How many Americans do you personally know who can explain the details of the
savings and loan scandal of the late 1980s?  Are details of Iran-contra or
Iraqgate common knowledge for most folks?  Why not?  Because the mainstream
news media do not explain those news stories in an effective manner.

How might a truth-telling, public-interest-promoting TV news network (a sort
of people's network) enliven democracy?  Such a network would insure that far
larger numbers of Americans were well informed.  Thomas Jefferson once said
that democracy could survive only with a fully informed electorate.

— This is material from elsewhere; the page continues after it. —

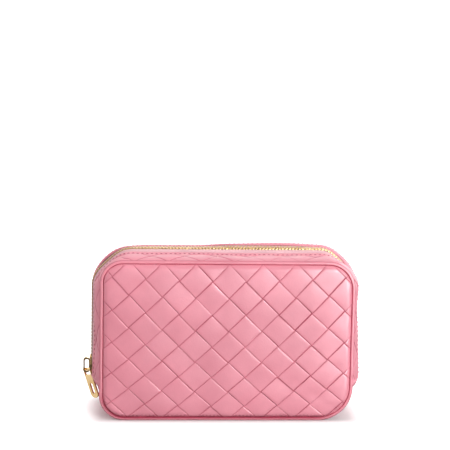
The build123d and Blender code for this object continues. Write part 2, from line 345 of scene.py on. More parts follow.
def relaxed(points):
    """How the bag has settled. Its top rises behind the zip, most in the middle and right. The top corners
    are soft. The gusset bellies out low on the right, where the zip sinks, and high on the left, where
    the zip stays level for the slider."""
    x, y, z = points[:, 0], points[:, 1], points[:, 2]
    moved = np.array(points, float)
    near_zip = np.exp(-((y / 6.5) ** 2))
    between_seams = np.clip(1 - (y / SEAM_Y) ** 2, 0, 1)
    rise = 3.6 * smooth_step(-9, 10, y) - 0.9 * smooth_step(-30, -9, y) - 1.0 * smooth_step(10, 19, y)
    share = 0.45 + 0.55 * smooth_step(-24, 6, x) * smooth_step(76, 44, x)
    share = share - 0.4 * smooth_step(-58, -80, x)
    moved[:, 2] += rise * share * smooth_step(94, 121, z)
    to_x, to_z = np.maximum(np.abs(x) - 70, 0), np.maximum(z - 96, 0)
    turn = np.arctan2(to_z, to_x + 1e-9)
    soft = 2.6 * smooth_step(-30, -4, y) + np.where(x > 0, 3.0, 1.3) * near_zip
    soft = soft - 1.3 * (x < 0) * smooth_step(4, 8, y) * smooth_step(26, 15, y)
    soft = soft * np.sin(2 * turn) ** 2 * smooth_step(10, 24, np.hypot(to_x, to_z))
    moved[:, 0] -= np.sign(x) * soft * np.cos(turn)
    moved[:, 2] -= soft * np.sin(turn)
    belly = 1.7 * smooth_step(17, 27, z) * smooth_step(88, 58, z) * between_seams
    sunk = 2.0 * near_zip * smooth_step(24, 40, z) * smooth_step(122, 112, z)
    moved[:, 0] += belly * smooth_step(60, 85, x) - sunk * smooth_step(88, 99, x)
    upper = smooth_step(60, 74, z) * smooth_step(112, 98, z)
    pouch = 1.7 * between_seams * smooth_step(6.5, 15, np.abs(y))
    moved[:, 0] -= upper * pouch * smooth_step(-88, -97, x)
    return moved


def ripple(p, q, size, seed):
    """A smooth random field between about -1 and 1, with features of about that size."""
    waves = 6
    draw = np.random.default_rng(seed)
    total = np.zeros(np.broadcast(p, q).shape)
    for _ in range(waves):
        angle = draw.uniform(0, 2 * math.pi)
        length = size * draw.uniform(0.7, 1.7)
        phase = draw.uniform(0, 2 * math.pi)
        across = p * math.cos(angle) + q * math.sin(angle)
        total = total + np.sin(across * 2 * math.pi / length + phase)
    return total / waves * 1.6


def smooth_step(low, high, value):
    t = np.clip((value - low) / (high - low), 0, 1)
    return t * t * (3 - 2 * t)


# ---------------- charts: flat coordinates to the bag


def corner_radius(x, z):
    """The seam's corner radius: tighter at the front's top left, slacker at its bottom right."""
    upper = np.where(x < 0, TOP_LEFT, CORNER - SEAM_STEP)
    return np.where(z > SEAM_TOP / 2, upper, np.where(x < 0, BASE_LEFT, BASE_RIGHT) - SEAM_STEP)


def seam_distance(x, z, inset):
    """Distance outside the front's outline, drawn in by inset, and the unit vector that leads out."""
    half_x, half_z = SEAM_X - inset, SEAM_HALF_Z - inset
    radius = corner_radius(x, z) - inset
    qx, qz = np.abs(x) - half_x + radius, np.abs(z - SEAM_MIDDLE) - half_z + radius
    corner = np.hypot(np.maximum(qx, 0), np.maximum(qz, 0))
    distance = np.minimum(np.maximum(qx, qz), 0) + corner - radius
    in_corner = (qx > 0) & (qz > 0)
    safe = np.maximum(corner, 1e-9)
    nx = np.where(in_corner, qx / safe, qx >= qz) * np.sign(x)
    nz = np.where(in_corner, qz / safe, qx < qz) * np.sign(z - SEAM_MIDDLE)
    return distance, nx, nz


def panel_chart(x, z, lift):
    """A point on the front face: held down along the seam, rounded over, and swollen by the padding."""
    distance, nx, nz = seam_distance(x, z, PANEL_INSET)
    outside = np.maximum(distance, 0)
    x, z = x - outside * nx, z - outside * nz
    inside = np.maximum(-distance, 0)
    share = np.clip(inside / FACE_ROUND, 0, 1)
    rise = np.sqrt(1 - (1 - share) ** 2)
    stand = FACE_FOOT + (PANEL_FACE - SEAM_Y - FACE_FOOT) * rise + swell_at(x, z) * rise
    stand = stand + np.where(lift > 0, lift * np.clip(0.25 + inside / 1.5, 0, 1), lift)
    return np.stack([x, -(SEAM_Y + stand), z], -1)


def zip_sections():
    """Lengths of the zip's path: one side, one turn and the top."""
    radius = CORNER + CROWN_RADIUS
    side = GUSSET_TOP + TOP_CROWN - radius - ZIP_END
    return side, radius * math.pi / 2, 2 * (GUSSET_X + SIDE_CROWN - radius)


def zip_length():
    side, turn, top = zip_sections()
    return 2 * side + 2 * turn + top


def strip_chart(length, depth, lift, dip, full):
    """A point on the front zip strip: length runs along the zip from its left end, and depth is from the
    zip's middle. The hem sinks by dip under the zip's level, and the strip stands up by full beside it."""
    side, turn, top = zip_sections()
    along = np.clip((EDGE_Y - depth) / (EDGE_Y - HEM_Y), -0.2, 1)
    arch = 4 * along * np.clip(1 - along, 0, 1)
    out = lift + arch * (SAG + 0.25 * ripple(length, depth * 2.0, 45, 3))
    out = out + full * np.sin(math.pi * np.clip(along, 0, 1) ** 1.7)
    ends = smooth_step(0, 30, np.minimum(length, zip_length() - length))
    out = out - dip * (0.25 + 0.75 * ends) * smooth_step(25, 9, depth) * smooth_step(4.9, 6.0, depth)
    half = GUSSET_X + SIDE_CROWN * along + out
    high = GUSSET_TOP + TOP_CROWN * along + out
    tight = np.where(length < side + turn, 4.0, 0.0) * (1 - np.clip(along * 1.6, 0, 1))
    radius = CORNER - tight + CROWN_RADIUS * along + out
    up = np.clip(length / side, 0, 1)
    first = np.clip((length - side) / turn, 0, 1) * math.pi / 2
    across = np.clip((length - side - turn) / top, 0, 1)
    second = np.clip((length - side - turn - top) / turn, 0, 1) * math.pi / 2
    down = np.clip((length - side - 2 * turn - top) / side, 0, 1)
    tall = high - radius - ZIP_END
    x = -half + radius * (1 - np.cos(first)) + across * 2 * (half - radius) + radius * np.sin(second)
    z = ZIP_END + up * tall + radius * np.sin(first) - radius * (1 - np.cos(second)) - down * tall
    return np.stack([x, -depth + 0 * x, z], -1)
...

I recently watched a program about so-called "dot com millionaires," or new
"venture philanthropists" who enjoy donating huge sums of money to relieve
social ills.  I can not think of a better social cause for those
philanthropists to support than the creation of a truth-telling people's TV
news network.  Although it is unlikely to happen, generating the idea of such
a possibility has the potential to stimulate dialogue regarding other methods
of funding a people's news network.

An informed public could make better choices when it comes to (1) voting for
political candidates, (2) building stronger political organizations, and (3)
steering money toward helping human beings instead of helping corporations
destroy democracy and the natural world.

Democracy -- the egalitarian, civil-liberties enhancing version -- is the
worst nightmare for some of our founding fathers and today's paternalistic
politicians and media pundits.  However, that kind of democracy is the only
thing that can transform the civic myth of the America we all believed in as
children into flesh and blood reality.